In 2019, Luna Bisonte published Tom’s The Language Signifier: Visual Writing and Ecologies of Dimensionality. This collection reveals a greater range and depth of his knowledge of visual writing as well as more traditional texts. If the book lacks the thematic consistency of Transcendent Topologies, it reveals a more reactive, improvisational quality when reading image-text that many readers prefer in reviews.

The book presents in-depth analysis of visual writing, asemic writing and other postavant genres. Included is writing about Luc Fierens, Jack Kerouac, Adriana Kobor, Michael Rothenberg, Spencer Selby, Eileen Tabios, among others. Useful examples of vispo and asemics are included too.

The book is a resource for those working with vispo and asemic theory. Hibbard's impressive knowledge of critical theory enables him to navigate - ultimately to the reader's benefit - the disputed, blasted terrain of competing forces seeking to colonize new forms.


Cover of Poet on the Right Side of History: In Memoriam David-Baptiste Chirot edited by Tom Hibbard, C. Mehrl Bennett and John M. Beneett. (Luna Bisonte Prods 2022). Cover by David-Baptiste Chirot. (70 pages)


In 2022, Luna Bisonte Prods published Poet on the Right Side of History: In Memoriam David-Baptiste Chirot, edited by Tom Hibbard, C. Mehrl Bennett and John M. Bennett. This third book I am including in the visual writing trilogy results from the death of celebrated poet David-Baptiste Chirot in Milwaukee, Wisconsin in 2021.

Tom visited, assisted and provided comfort for David in the final weeks of his life. Tom's altruism and deference are a testimony to the depth of his generous heart. The experience led him to be the catalyst behind Poet on the Right Side of History, a remarkable assembly of voices and a marker in vispo history.

The volume includes tributes by Miekal And, C. Mehrl Bennett, John M. Bennett, Maria Damon, Vernon Frazer, Jonathan Minton, Stephen Perkins, Matthew Stolte, and Eileen Tabios.

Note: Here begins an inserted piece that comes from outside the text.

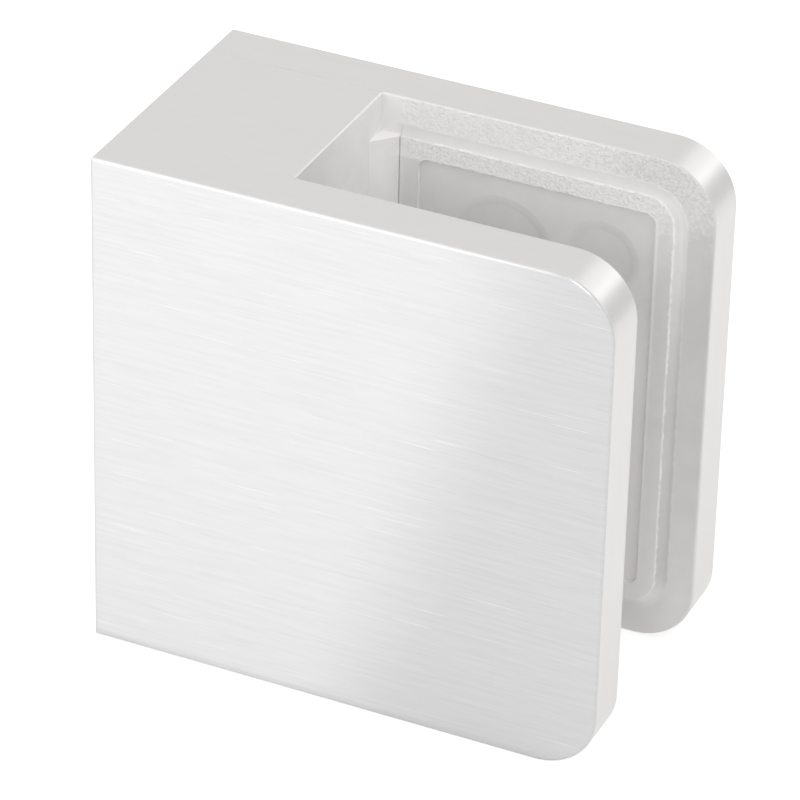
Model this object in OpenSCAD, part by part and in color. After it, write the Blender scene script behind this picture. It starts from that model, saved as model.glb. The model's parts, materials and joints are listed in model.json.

Geof Huth’s acclaimed account of his meeting with Chirot in September 2005 is reprinted.

Of most relevance to this review is Tom’s essay in the volume entitled “Flowers for Kane Place: The Last Days and Nights of David-Baptiste Chirot.” This deeply felt essay is a departure from the theory-driven abstractions of Transcendent Topologies and The Language Signifier.

Tom writes to Chirot, “Farewell, exiled friend. No worries. You died far from home and loved ones, but you saw what strong territorialism hid from those around you: the reality of loneliness and true existence. It made your artwork so essentially alive…” I believe this aspect of Tom’s writing is essential for a full appreciation of his achievements.

Tom Hibbard has left us a body work to explore and revisit extending far beyond the three books I have gathered here. Part of the tragedy of his loss is that we will never know what work he might have done to further develop his efforts with critical theory and new poetics. Yet others will build on his contributions and his work will be continued by others. Let us hope his spirit of sincerity and kindness remains with us.